Ramirez earned his bachelor’s degree in physical education from Texas A&M in 1979, his master’s in management from Webster University in St. Louis, Mo. in 1993, and a master’s in strategic studies from the U.S. Army War College, Carlisle, Penn. in 2000. He served in the U.S. Army for 31 years, including as Deputy Chief Of Staff for U.S. Central Command during Operations Iraqi Freedom and Enduring Freedom, Deputy Division Commander for the 2nd Infantry Division in Korea, and Deputy Director for Strategy, Plans and Policy for U.S. European Command in Germany.
His distinguished military career took him around the nation and the world. He witnessed the fall of the Berlin Wall firsthand, served in combat zones, commanded soldiers around the globe, and provided strategic counsel to the Secretary of Defense, Chairman of the Joint Chiefs of Staff, members of Congress and international leaders on a daily basis. He spent the last 10 ½ years as the 45th Commandant of the Corps (2010-21).
Texas A&M Today sat down with Ramirez to learn more about the life and service of this Aggie leader.
How did you first learn about Texas A&M?
My dad wanted me to go to college. I’m the oldest and no one in my family on either side had ever been to college. But I wasn’t sure about college; a lot of my friends were going to enlist in the Army or the Marine Corps, so I thought I’d do the same thing. But when I was in 10th grade, I was in downtown Houston one Saturday morning. That was back in the days when A&M played Rice, and I just happened to see the Corps of Cadets marching in downtown Houston. I saw the Aggie Band and I remember thinking excitedly, ‘Wow, I want to be a part of that!’ I played the alto saxophone. So I came to A&M and joined the Corps and became a member of the band. It was a lot harder than I thought it was going to be, but I was lucky to have parents who supported and encouraged me the whole way through. I was in the band all four years. My senior year I commanded B Company in the band and was on the bugle rank. It was truly exciting for me and also rewarding for my family to see such an achievement.
What was it like to be at Texas A&M as a first-generation, Hispanic student?

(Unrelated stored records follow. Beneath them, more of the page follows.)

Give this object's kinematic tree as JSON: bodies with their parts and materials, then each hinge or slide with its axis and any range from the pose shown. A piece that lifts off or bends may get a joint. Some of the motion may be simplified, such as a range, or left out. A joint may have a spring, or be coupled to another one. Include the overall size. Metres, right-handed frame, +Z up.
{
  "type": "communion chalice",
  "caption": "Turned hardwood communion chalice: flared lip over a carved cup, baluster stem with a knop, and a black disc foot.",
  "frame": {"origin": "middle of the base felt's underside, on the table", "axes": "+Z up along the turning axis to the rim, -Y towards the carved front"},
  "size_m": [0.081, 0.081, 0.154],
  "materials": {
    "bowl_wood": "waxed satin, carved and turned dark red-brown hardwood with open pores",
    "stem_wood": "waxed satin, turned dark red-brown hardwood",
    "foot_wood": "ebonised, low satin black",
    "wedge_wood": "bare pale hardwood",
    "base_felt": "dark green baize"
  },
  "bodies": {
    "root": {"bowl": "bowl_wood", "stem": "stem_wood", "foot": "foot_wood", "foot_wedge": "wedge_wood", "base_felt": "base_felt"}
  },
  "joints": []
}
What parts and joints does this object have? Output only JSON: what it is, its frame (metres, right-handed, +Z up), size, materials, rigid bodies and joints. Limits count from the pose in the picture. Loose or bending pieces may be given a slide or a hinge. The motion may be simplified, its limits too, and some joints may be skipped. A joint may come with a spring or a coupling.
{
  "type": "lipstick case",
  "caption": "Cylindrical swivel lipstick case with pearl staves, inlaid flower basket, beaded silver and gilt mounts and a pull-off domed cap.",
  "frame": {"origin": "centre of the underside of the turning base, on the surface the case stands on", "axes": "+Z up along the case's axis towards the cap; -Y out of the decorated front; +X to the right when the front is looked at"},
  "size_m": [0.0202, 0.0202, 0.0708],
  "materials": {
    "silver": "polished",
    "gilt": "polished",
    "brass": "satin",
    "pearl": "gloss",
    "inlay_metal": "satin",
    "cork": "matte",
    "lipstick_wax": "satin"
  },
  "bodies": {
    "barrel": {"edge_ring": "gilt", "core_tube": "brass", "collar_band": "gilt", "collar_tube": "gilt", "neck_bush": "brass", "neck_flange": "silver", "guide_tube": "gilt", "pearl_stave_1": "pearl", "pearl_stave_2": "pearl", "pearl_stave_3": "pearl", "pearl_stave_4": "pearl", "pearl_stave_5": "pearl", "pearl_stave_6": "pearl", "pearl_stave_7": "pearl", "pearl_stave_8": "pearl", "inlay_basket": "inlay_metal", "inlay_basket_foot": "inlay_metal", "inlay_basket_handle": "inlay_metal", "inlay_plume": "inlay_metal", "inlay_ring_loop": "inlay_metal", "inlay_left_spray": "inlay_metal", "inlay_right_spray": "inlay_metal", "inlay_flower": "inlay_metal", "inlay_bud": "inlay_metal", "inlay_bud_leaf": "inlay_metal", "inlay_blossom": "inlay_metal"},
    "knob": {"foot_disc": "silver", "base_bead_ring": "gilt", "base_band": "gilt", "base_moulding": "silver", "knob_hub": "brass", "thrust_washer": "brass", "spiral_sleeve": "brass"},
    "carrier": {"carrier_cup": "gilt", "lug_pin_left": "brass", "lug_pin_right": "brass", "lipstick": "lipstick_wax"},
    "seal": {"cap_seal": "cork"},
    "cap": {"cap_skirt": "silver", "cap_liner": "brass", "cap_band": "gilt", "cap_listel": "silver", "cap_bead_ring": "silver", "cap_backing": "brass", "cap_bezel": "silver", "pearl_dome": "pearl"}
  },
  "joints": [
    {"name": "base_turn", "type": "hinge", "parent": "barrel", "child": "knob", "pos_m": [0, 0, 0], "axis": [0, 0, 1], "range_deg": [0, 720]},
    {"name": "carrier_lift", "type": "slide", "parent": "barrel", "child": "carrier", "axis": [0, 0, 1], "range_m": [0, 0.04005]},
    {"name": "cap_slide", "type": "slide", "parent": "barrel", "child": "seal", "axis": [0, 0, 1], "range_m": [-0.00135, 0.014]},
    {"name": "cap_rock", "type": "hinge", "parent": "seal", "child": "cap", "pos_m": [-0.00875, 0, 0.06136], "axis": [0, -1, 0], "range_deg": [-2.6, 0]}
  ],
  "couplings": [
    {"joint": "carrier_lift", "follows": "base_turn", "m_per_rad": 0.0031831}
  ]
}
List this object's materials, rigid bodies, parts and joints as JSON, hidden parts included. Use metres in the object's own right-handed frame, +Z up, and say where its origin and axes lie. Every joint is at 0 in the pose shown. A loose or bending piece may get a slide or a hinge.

It was definitely challenging, especially my first semester. I didn’t know anything about the Corps and the discipline that was expected. It was tough. I wasn’t used to having orders shouted at me by upperclassmen – I did a lot of push-ups! I also wasn’t prepared for the academic rigor, but I learned pretty quickly you have to put a lot of effort into studying. There were many times that I wanted to quit. But I knew that would disappoint my parents greatly. So I stayed and I’m grateful for that.
I started at A&M in fall 1975 – there were about 28,000 students at that time, and Hispanics made up only about 2 percent. It was a culture shock coming from the inner city in Houston, and a predominantly Hispanic neighborhood. But my Corps buddies were always there for me. It was a tight community and we loved being Aggies and became close friends, helping each other through the tough times. No one ever said anything negative to me about being Hispanic or treated me differently because of that. I know my experience might not be the same as other people from minority groups who come to A&M, but for me, it was never an issue. We were all Aggies and that’s all that mattered. My college buddies are great guys, and we remain close friends to this day.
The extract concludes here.